::: DATASET CONTENT :::

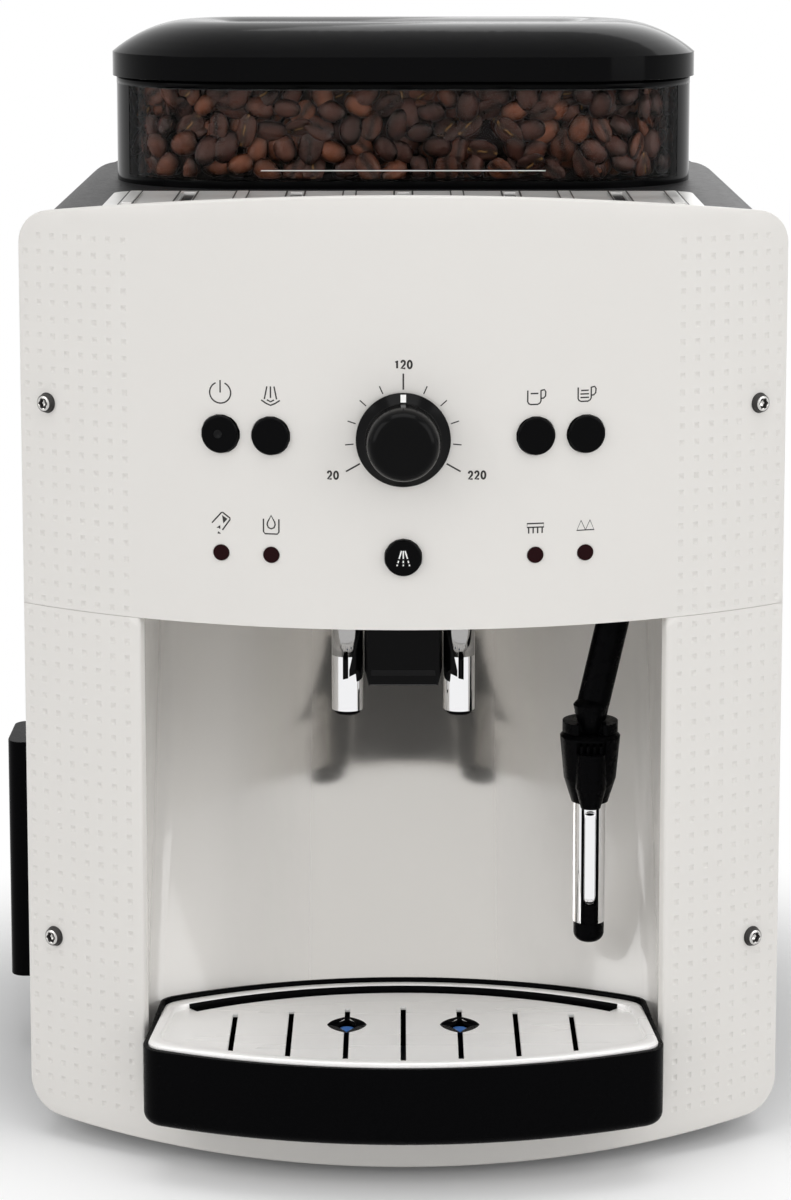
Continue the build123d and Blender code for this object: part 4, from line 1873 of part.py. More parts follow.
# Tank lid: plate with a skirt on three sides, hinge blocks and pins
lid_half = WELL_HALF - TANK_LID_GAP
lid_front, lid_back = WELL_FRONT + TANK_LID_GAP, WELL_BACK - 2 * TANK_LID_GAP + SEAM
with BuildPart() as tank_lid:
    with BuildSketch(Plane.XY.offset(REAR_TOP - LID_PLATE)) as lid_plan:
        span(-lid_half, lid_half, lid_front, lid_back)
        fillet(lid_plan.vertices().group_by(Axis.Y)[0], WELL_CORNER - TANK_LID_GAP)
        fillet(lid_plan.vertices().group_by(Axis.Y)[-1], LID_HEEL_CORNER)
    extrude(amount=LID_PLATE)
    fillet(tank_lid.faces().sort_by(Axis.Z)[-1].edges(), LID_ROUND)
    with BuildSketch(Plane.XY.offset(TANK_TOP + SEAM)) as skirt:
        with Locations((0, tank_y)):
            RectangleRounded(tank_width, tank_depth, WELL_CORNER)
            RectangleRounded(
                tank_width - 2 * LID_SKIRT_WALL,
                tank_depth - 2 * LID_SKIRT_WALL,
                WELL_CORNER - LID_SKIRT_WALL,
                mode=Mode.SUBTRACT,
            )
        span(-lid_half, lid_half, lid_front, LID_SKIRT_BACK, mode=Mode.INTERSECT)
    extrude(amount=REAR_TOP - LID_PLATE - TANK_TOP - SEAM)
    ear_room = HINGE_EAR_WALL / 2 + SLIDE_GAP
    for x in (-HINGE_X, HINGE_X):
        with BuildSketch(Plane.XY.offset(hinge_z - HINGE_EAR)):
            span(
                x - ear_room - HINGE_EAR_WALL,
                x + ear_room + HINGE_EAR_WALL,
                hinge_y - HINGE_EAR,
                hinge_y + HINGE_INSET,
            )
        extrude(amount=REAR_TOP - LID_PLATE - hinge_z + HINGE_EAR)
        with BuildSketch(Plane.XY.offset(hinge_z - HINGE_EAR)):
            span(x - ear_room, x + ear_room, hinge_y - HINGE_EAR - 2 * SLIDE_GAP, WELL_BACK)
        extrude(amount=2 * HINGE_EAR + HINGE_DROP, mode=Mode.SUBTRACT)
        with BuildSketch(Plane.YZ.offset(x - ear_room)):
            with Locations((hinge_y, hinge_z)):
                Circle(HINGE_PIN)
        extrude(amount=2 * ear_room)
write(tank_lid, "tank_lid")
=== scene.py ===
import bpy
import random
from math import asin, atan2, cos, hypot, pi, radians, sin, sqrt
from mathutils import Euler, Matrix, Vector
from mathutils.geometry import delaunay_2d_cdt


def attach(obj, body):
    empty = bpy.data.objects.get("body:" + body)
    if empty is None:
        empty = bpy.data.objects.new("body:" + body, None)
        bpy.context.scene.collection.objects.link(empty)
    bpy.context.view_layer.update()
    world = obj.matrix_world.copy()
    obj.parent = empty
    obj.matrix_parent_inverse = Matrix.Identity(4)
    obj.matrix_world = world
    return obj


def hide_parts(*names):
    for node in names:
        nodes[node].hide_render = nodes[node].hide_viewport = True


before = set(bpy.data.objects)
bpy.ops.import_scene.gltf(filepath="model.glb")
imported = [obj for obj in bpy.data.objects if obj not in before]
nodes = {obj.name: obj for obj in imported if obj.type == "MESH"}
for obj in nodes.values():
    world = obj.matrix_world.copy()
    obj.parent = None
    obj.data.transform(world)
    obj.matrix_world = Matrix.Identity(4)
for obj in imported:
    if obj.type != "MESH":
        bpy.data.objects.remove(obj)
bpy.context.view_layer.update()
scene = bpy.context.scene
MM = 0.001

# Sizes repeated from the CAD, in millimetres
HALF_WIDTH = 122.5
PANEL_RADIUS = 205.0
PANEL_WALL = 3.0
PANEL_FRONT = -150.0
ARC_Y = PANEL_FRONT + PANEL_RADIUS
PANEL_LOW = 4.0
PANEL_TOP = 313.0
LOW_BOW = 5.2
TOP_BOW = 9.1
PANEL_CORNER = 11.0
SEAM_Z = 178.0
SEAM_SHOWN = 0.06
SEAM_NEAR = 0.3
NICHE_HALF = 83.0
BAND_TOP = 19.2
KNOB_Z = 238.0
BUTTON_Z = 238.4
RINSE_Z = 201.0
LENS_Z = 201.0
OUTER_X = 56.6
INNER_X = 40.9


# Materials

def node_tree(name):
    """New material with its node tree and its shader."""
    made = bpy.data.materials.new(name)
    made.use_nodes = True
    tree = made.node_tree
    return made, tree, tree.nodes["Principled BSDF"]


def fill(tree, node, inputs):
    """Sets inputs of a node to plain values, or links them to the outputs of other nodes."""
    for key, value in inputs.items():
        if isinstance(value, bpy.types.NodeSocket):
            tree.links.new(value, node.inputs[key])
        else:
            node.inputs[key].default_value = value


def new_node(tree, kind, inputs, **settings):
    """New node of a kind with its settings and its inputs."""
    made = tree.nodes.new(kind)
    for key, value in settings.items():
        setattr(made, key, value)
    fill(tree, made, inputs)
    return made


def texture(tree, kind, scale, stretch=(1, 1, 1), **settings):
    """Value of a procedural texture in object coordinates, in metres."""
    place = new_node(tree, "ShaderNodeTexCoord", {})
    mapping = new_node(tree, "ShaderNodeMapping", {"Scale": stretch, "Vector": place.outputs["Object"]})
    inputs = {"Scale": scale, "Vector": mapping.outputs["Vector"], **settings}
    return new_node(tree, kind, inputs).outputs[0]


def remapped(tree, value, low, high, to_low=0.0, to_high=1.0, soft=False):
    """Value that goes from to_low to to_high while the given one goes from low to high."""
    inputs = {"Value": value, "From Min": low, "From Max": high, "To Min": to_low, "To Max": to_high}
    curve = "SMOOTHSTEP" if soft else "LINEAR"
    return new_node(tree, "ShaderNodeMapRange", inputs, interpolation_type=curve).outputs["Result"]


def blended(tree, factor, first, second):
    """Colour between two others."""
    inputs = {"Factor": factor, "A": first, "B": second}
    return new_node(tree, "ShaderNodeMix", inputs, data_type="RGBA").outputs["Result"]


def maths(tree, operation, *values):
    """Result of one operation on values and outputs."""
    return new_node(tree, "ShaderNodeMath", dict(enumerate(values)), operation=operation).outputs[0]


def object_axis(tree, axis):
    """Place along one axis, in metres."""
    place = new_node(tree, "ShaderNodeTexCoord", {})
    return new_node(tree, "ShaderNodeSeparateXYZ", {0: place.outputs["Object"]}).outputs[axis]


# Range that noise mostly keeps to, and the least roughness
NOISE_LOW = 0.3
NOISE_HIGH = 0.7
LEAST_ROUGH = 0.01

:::

=== PROBLEM TO SOLVE ===
How many lines in the listing above contain "objects"? Answer with the number alone.

=== RESPONSE ===
6